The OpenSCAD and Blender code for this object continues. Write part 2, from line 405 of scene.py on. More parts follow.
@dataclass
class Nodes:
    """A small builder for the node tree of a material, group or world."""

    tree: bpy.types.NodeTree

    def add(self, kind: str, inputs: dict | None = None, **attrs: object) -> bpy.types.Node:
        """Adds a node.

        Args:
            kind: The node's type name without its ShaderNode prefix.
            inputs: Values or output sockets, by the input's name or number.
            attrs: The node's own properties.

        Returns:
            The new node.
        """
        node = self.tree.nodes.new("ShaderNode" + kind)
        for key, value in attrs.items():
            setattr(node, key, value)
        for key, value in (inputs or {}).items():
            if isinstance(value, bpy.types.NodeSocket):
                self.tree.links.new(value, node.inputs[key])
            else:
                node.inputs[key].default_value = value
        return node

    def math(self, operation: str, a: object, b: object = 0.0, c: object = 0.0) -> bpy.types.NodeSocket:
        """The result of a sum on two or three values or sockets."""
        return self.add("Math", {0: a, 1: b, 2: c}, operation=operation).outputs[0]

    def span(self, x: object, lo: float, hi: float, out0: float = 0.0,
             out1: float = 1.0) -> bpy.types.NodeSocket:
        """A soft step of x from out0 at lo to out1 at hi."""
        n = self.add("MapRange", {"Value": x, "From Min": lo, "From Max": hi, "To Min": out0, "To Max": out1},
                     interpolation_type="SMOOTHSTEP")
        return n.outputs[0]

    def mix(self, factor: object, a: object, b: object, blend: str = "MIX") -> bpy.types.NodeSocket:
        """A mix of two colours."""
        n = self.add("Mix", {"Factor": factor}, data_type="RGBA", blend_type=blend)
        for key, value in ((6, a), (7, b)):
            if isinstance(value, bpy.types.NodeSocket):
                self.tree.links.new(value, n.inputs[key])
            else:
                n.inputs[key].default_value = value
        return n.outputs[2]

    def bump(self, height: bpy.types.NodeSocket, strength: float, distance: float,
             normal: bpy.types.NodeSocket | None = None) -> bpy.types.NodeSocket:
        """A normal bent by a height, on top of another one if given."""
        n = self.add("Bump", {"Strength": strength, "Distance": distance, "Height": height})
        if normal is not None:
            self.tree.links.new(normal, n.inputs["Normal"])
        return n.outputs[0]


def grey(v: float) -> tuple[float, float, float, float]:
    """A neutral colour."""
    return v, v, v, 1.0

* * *

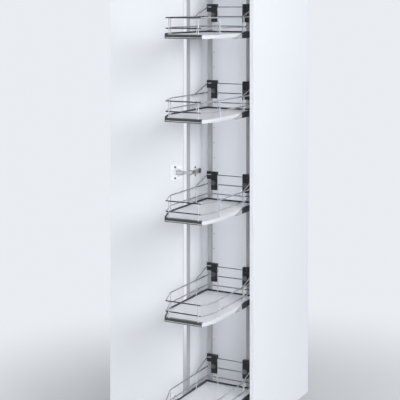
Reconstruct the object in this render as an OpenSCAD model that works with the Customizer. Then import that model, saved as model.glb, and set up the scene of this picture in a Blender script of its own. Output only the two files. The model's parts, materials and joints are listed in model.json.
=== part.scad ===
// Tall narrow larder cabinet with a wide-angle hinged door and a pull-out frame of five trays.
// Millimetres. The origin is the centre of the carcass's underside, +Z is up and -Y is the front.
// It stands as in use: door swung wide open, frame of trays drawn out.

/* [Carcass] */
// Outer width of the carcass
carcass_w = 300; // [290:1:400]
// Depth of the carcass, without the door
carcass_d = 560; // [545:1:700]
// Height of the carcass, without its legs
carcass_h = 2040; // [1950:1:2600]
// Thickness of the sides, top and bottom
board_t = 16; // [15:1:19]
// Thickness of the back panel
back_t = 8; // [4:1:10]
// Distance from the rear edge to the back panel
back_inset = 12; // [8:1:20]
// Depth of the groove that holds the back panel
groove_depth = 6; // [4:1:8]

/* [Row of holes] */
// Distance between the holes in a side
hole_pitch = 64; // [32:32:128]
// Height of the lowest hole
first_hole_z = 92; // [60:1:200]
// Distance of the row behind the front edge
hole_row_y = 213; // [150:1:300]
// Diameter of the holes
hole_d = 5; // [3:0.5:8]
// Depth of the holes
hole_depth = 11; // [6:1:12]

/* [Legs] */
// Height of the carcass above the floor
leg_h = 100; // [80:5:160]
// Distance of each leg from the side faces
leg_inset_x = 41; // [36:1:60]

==

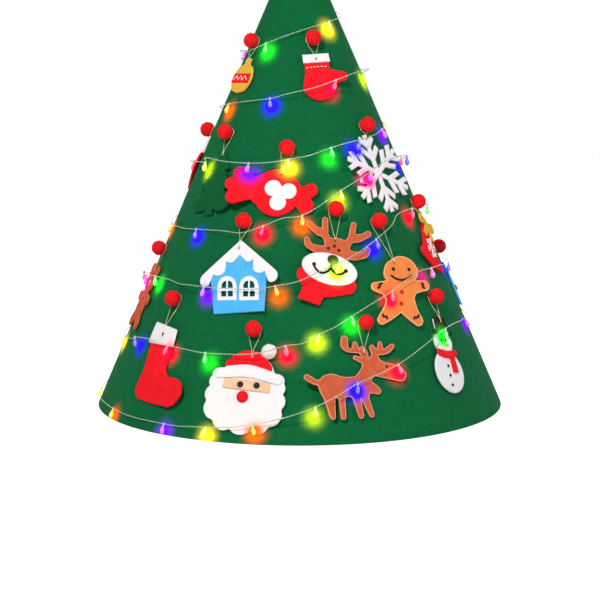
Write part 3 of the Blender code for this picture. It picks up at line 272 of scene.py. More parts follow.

● **What is expected**: Among the entries above, locate the lines containing "The OpenSCAD and" and "tree: bpy.types.NodeTree", and transcribe exactly those two lines and all lines between.

● **Solution to this problem**:
The OpenSCAD and Blender code for this object continues. Write part 2, from line 405 of scene.py on. More parts follow.
@dataclass
class Nodes:
    """A small builder for the node tree of a material, group or world."""

    tree: bpy.types.NodeTree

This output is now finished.